++++ Exercise data

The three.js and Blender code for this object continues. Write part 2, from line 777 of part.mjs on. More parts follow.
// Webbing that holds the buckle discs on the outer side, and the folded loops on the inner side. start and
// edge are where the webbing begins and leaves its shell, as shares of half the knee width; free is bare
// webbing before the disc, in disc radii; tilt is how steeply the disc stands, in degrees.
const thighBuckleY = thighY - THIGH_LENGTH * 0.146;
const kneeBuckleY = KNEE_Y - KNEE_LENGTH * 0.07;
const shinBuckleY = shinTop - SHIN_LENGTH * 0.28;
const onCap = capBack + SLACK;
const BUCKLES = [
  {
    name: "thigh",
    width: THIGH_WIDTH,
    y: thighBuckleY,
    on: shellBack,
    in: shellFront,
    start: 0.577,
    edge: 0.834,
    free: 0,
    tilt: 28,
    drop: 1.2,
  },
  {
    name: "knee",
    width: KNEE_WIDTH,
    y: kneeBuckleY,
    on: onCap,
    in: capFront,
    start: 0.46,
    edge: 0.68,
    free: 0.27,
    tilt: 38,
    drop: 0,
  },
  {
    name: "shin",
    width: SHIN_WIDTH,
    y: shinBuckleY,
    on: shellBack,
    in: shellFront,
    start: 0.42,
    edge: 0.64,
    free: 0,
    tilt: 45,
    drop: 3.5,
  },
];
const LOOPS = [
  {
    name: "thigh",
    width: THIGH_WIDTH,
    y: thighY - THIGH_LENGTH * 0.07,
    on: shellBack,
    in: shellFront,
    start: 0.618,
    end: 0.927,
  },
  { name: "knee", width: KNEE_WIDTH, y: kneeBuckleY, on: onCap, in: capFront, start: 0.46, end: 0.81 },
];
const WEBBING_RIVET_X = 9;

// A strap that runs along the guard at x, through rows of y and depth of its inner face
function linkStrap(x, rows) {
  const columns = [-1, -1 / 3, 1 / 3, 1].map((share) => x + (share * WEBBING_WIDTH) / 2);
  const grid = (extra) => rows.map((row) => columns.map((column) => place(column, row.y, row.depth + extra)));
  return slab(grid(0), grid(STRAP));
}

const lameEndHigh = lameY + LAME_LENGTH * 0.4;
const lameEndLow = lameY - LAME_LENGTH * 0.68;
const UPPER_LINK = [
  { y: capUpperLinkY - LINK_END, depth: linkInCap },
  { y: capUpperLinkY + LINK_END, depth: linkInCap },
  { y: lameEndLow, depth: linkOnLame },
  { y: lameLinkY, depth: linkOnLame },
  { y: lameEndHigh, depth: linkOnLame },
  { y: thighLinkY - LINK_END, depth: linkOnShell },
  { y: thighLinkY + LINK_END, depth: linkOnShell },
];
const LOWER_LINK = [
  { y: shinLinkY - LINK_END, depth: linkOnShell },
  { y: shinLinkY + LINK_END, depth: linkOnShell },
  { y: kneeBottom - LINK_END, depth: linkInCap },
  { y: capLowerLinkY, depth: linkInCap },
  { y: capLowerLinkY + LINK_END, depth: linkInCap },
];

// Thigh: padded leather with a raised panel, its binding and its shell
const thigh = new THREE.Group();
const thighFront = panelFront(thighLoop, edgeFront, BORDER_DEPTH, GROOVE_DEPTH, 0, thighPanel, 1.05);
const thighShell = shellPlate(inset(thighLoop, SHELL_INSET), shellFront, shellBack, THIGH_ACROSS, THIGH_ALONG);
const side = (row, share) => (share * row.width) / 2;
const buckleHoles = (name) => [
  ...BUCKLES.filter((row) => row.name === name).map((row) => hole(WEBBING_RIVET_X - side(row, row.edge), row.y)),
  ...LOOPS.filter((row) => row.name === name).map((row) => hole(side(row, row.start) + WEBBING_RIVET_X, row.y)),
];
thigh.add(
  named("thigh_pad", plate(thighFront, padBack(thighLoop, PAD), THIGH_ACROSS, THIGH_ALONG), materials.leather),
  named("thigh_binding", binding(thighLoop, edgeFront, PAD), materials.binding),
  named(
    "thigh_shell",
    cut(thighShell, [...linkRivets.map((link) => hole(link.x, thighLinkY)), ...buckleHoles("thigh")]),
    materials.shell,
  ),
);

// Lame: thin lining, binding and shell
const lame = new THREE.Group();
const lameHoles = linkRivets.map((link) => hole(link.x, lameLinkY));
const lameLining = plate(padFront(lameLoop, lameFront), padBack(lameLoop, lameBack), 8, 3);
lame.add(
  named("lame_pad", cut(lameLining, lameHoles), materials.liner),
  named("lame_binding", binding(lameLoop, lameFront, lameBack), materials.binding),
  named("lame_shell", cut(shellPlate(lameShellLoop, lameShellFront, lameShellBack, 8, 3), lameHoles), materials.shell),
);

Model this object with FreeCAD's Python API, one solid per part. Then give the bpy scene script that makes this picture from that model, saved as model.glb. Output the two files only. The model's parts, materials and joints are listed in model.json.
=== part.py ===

++++++++

* [Written task]: Retype every entry above, word for word.

* [Response to this exercise]:
The three.js and Blender code for this object continues. Write part 2, from line 777 of part.mjs on. More parts follow.
// Webbing that holds the buckle discs on the outer side, and the folded loops on the inner side. start and
// edge are where the webbing begins and leaves its shell, as shares of half the knee width; free is bare
// webbing before the disc, in disc radii; tilt is how steeply the disc stands, in degrees.
const thighBuckleY = thighY - THIGH_LENGTH * 0.146;
const kneeBuckleY = KNEE_Y - KNEE_LENGTH * 0.07;
const shinBuckleY = shinTop - SHIN_LENGTH * 0.28;
const onCap = capBack + SLACK;
const BUCKLES = [
  {
    name: "thigh",
    width: THIGH_WIDTH,
    y: thighBuckleY,
    on: shellBack,
    in: shellFront,
    start: 0.577,
    edge: 0.834,
    free: 0,
    tilt: 28,
    drop: 1.2,
  },
  {
    name: "knee",
    width: KNEE_WIDTH,
    y: kneeBuckleY,
    on: onCap,
    in: capFront,
    start: 0.46,
    edge: 0.68,
    free: 0.27,
    tilt: 38,
    drop: 0,
  },
  {
    name: "shin",
    width: SHIN_WIDTH,
    y: shinBuckleY,
    on: shellBack,
    in: shellFront,
    start: 0.42,
    edge: 0.64,
    free: 0,
    tilt: 45,
    drop: 3.5,
  },
];
const LOOPS = [
  {
    name: "thigh",
    width: THIGH_WIDTH,
    y: thighY - THIGH_LENGTH * 0.07,
    on: shellBack,
    in: shellFront,
    start: 0.618,
    end: 0.927,
  },
  { name: "knee", width: KNEE_WIDTH, y: kneeBuckleY, on: onCap, in: capFront, start: 0.46, end: 0.81 },
];
const WEBBING_RIVET_X = 9;

// A strap that runs along the guard at x, through rows of y and depth of its inner face
function linkStrap(x, rows) {
  const columns = [-1, -1 / 3, 1 / 3, 1].map((share) => x + (share * WEBBING_WIDTH) / 2);
  const grid = (extra) => rows.map((row) => columns.map((column) => place(column, row.y, row.depth + extra)));
  return slab(grid(0), grid(STRAP));
}

const lameEndHigh = lameY + LAME_LENGTH * 0.4;
const lameEndLow = lameY - LAME_LENGTH * 0.68;
const UPPER_LINK = [
  { y: capUpperLinkY - LINK_END, depth: linkInCap },
  { y: capUpperLinkY + LINK_END, depth: linkInCap },
  { y: lameEndLow, depth: linkOnLame },
  { y: lameLinkY, depth: linkOnLame },
  { y: lameEndHigh, depth: linkOnLame },
  { y: thighLinkY - LINK_END, depth: linkOnShell },
  { y: thighLinkY + LINK_END, depth: linkOnShell },
];
const LOWER_LINK = [
  { y: shinLinkY - LINK_END, depth: linkOnShell },
  { y: shinLinkY + LINK_END, depth: linkOnShell },
  { y: kneeBottom - LINK_END, depth: linkInCap },
  { y: capLowerLinkY, depth: linkInCap },
  { y: capLowerLinkY + LINK_END, depth: linkInCap },
];

// Thigh: padded leather with a raised panel, its binding and its shell
const thigh = new THREE.Group();
const thighFront = panelFront(thighLoop, edgeFront, BORDER_DEPTH, GROOVE_DEPTH, 0, thighPanel, 1.05);
const thighShell = shellPlate(inset(thighLoop, SHELL_INSET), shellFront, shellBack, THIGH_ACROSS, THIGH_ALONG);
const side = (row, share) => (share * row.width) / 2;
const buckleHoles = (name) => [
  ...BUCKLES.filter((row) => row.name === name).map((row) => hole(WEBBING_RIVET_X - side(row, row.edge), row.y)),
  ...LOOPS.filter((row) => row.name === name).map((row) => hole(side(row, row.start) + WEBBING_RIVET_X, row.y)),
];
thigh.add(
  named("thigh_pad", plate(thighFront, padBack(thighLoop, PAD), THIGH_ACROSS, THIGH_ALONG), materials.leather),
  named("thigh_binding", binding(thighLoop, edgeFront, PAD), materials.binding),
  named(
    "thigh_shell",
    cut(thighShell, [...linkRivets.map((link) => hole(link.x, thighLinkY)), ...buckleHoles("thigh")]),
    materials.shell,
  ),
);

// Lame: thin lining, binding and shell
const lame = new THREE.Group();
const lameHoles = linkRivets.map((link) => hole(link.x, lameLinkY));
const lameLining = plate(padFront(lameLoop, lameFront), padBack(lameLoop, lameBack), 8, 3);
lame.add(
  named("lame_pad", cut(lameLining, lameHoles), materials.liner),
  named("lame_binding", binding(lameLoop, lameFront, lameBack), materials.binding),
  named("lame_shell", cut(shellPlate(lameShellLoop, lameShellFront, lameShellBack, 8, 3), lameHoles), materials.shell),
);

Model this object with FreeCAD's Python API, one solid per part. Then give the bpy scene script that makes this picture from that model, saved as model.glb. Output the two files only. The model's parts, materials and joints are listed in model.json.
=== part.py ===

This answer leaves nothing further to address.